Wajah Parlemen Indonesia: Unikameral, Bikameral,
ataukah Trikameral Sebuah Analisis Peran Kamar
dalam Sistem Perwakilan Rakyat
di Indonesia
Eksistensi dari
lembaga perwakilan rakyat (parlemen) di sebuah negara yang menganut trias
politica merupakan sebuah keharusan. Hal ini dilakukan sebagai check and
balances diantara lembaga lain, yaitu eksekutif dan yudikatif. Demikian pula
yang terjadi di Indonesia, dimana terdapat lembaga perwakilan rakyat yang sudah
digagas sebelum masa kemerdekaan Indonesia. Keinginan berparlemen di Indonesia
muncul pada masa kolonial Belanda, dimana pada saat itu terbentuklah Volksraad
(Dewan Rakyat) sebagai sebuah lembaga perwakilan, meskipun pada tataran
prakteknya Volksraad tidak dapat dibilang sebagai lembaga perwakilan rakyat
karena hak-hak sebagai sebuah parlemen tidak bisa terpenuhi. Setelah
kemerdekaan Indonesia, lembaga perwakilan rakyat pun kemudian dilaksanakan oleh
KNIP (Komite Nasional Indonesia Pusat) yang pada mulanya komite ini dibentuk
hanya untuk membantu tugas presiden sebelum terbentuk MPR dan DPR (sesuai
dengan Aturan Peralihan Pasal IV UUD 1945). Akan tetapi, muncul
tuntutan-tuntutan agar KNIP diubah fungsinya sebagai lembaga parlemen.

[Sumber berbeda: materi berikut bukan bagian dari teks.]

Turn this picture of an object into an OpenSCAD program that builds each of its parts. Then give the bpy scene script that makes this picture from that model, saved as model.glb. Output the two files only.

Pertanyaannya disini adalah mengapa harus ada MPR? Padahal sudah ada DPR,
dimana DPR merupakan representasi dari rakyat sesuai dengan namanya. Alasan
dibentuknya lembaga yang disebut sebagai MPR ini adalah karena adanya keinginan
untuk membentuk sebuah lembaga tertinggi negara yang memegang kedaulatan
rakyat, dan di dalam lembaga tertinggi negara ini Presiden memberikan
pertanggungjawabannya. Sedangkan DPR hanya merupakan wadah wakil dari partai
politik saja yang lolos dalam pemilihan umum, tetapi tidak bisa menampung
orang-orang non parpol. Oleh karena itu, DPR belum bisa dikatakan sebagai
perwakilan seluruh rakyat.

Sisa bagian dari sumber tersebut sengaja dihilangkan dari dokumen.